Unfortunately, rather than picking the cream of the crop, communities are often left scraping the bottom of the barrel.

Why are those with such low scores hired? Because Massachusetts hands out a slew of "absolute preferences," which effectively trump test scores, to veterans, disabled veterans, the sons and daughters of police officers injured in the line of duty, town residents, and more. One-third of all hires to the Worcester police force aren't even hired off the civil service exam lists, entering through the cadet program instead.

In contrast to Massachusetts's contorted system of absolute preferences, most other states take the more reasonable course of adding a few points to certain candidates' exam scores, providing a balance between maintaining excellence in the work force and recognizing the sacrifice of veterans and others.

Clearly, how you score on the civil service exam makes almost no difference whether you land a public safety job in Massachusetts.
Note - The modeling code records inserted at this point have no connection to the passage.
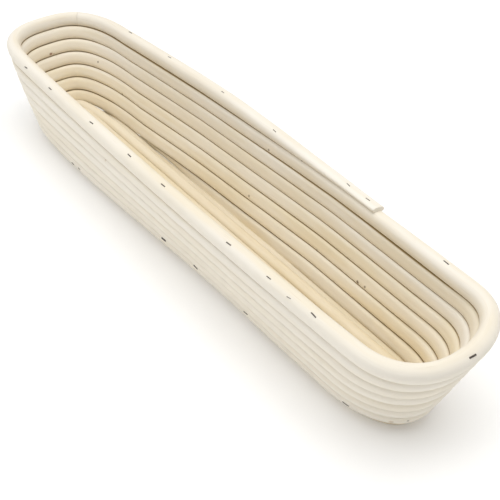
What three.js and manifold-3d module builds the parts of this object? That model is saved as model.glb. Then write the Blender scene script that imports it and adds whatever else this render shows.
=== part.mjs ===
// Long banneton, a baker's proofing basket wound from round rattan cane and stapled coil on coil.
// Millimetres. +Z is up, +X runs along the basket, +Y across it. The origin is on the table plane under the middle.
// Turn numbers count up from the floor. A place round the basket is a fraction of a turn, clockwise from above,
// that starts at the tapered tip of the first wall turn, on the +Y side near the -X end.
import * as THREE from "three";
import Module from "manifold-3d";
import { mergeVertices } from "three/addons/utils/BufferGeometryUtils.js";

// ---- driving dimensions -------------------------------------------------------------------------------------
const TURNS_BELOW_RIM = 6;
const WALL_R = 3.8; // wall cane, radius of the solid
const RIM_R = 4.15; // the cane is stouter along the rim
const RIM_FROM = [TURNS_BELOW_RIM + 0.27, TURNS_BELOW_RIM + 0.37]; // turns from the tip over which it thickens
const FLOOR_R = 3.05; // floor cane, a little thinner
const PITCH = 7.624; // height from one turn to the next
const TURNS = 7; // full wall turns
const TAIL_AT = 0.2545; // the last turn runs on by this much and ends in a shaved tail
const BOTTOM = { a: 177.757, b: 19.288, EL: 77.948, ER: 39.751, skew: 1.037, bow: 3.238, corner: 0.45, splay: 6.6 }; // centreline at the foot of the wall
const TOP = { a: 202.599, b: 33.378, EL: 48.421, ER: 29.511, skew: 4.291, bow: 4.409, corner: 0.715, splay: 0 }; // centreline seven pitches higher
// corner: roundness of the near (-Y) corner of the -X end. splay: the near side stands this much further out towards the -X end.
const END_L = 0.715; // roundness of the rest of the -X end: 1 is an ellipse, less is squarer
const SPLAY_X = [70, -120]; // where along X the splay grows from nothing to all
const END_R = 0.883; // roundness of the +X end
const SKEW_L = -2.934; // how far the -X end leans along X from its near to its far corner
const BELLY = 2.253; // the long walls swell outwards by this at half height
const SIDE = 0.41; // share of a turn that one long side takes; an end takes 0.09
const TIP_AT = 0.064; // where along the +Y side turns are counted from, as a share of a turn
const TIP = -0.065; // the first turn's shaved tip starts this long before that place
const FOOT_Z = 9.75; // height of the first wall turn's centreline where it lies level
// The wall climbs one pitch per turn, nearly all of it where each turn steps over the tapered tip.
const CLIMB = [
  [0, 0], [0.05, 0.185], [0.12, 0.342], [0.22, 0.662], [0.34, 0.665], [0.45, 0.667], [0.6, 0.681], [0.8, 0.684],
  [0.92, 0.686], [1, 1],
];
const LEVEL0 = 0.667; // climb where the turns lie level
const FLOOR_RING_IN = 4.94; // the floor's outer ring lies this far inside the first wall turn
const FLOOR_UP = 3.6; // the rest of the floor is this much higher than its outer ring
const FLOOR_DODGE = 1.7; // the outer ring bends in by this under the tapered tip
const FLOOR_FROM = -0.03; // the outer ring starts this share of a turn before the +Y side's straight run
const FLOOR_TIP = 35; // the floor cane's outer end is shaved over this length
const FLOOR_END = 40; // and its inner end over this length
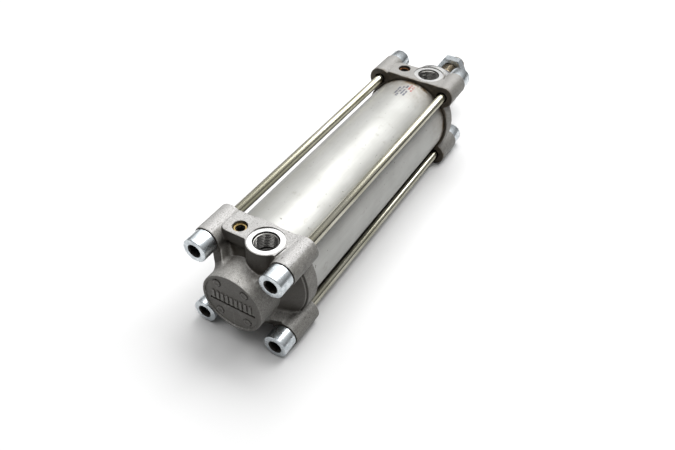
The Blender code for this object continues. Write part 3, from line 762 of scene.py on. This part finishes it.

Cities and towns are not even given the candidates' actual scores. And if a municipality doesn't pick from the top of the non-merit-based hiring list, candidates can appeal to the Civil Service Commission.

Many people wrongly assume that racial preferences are the primary culprit undermining merit. They are not. In fact, the rules around hiring sometimes work against minority candidates.

In 2003, Brockton wanted to hire some police officers who could speak Portuguese. The number 6 candidate on the civil service list was a white individual who scored 75. Number eight was a minority candidate scoring 97.

Both spoke Portuguese and were Brockton residents; neither was a veteran. Why would a minority who scored 22 points higher go to the back of the hiring bus? The state was simply following the rules dictated by absolute preferences when it sent out this topsy-turvy list.

The minority candidate is not the only loser; the city of Brockton also loses. Of the 996 police candidates who passed the test, the number six candidate was outscored by 976 of them. So Brockton has someone who barely passed the exam responding to 911 calls, handling evidence in murder trials, and trying to break up gangs.

As bad as civil service is for police, fire, and corrections, it is even worse outside of public safety. The state stopped giving tests for most job titles years ago. As a result, roughly half the civil service work force exists in a bizarre legal limbo as "provisional appointments." Dysfunction is too kind a word to describe the madness and chaos that ensues from applying civil service rules to the non-public safety work force.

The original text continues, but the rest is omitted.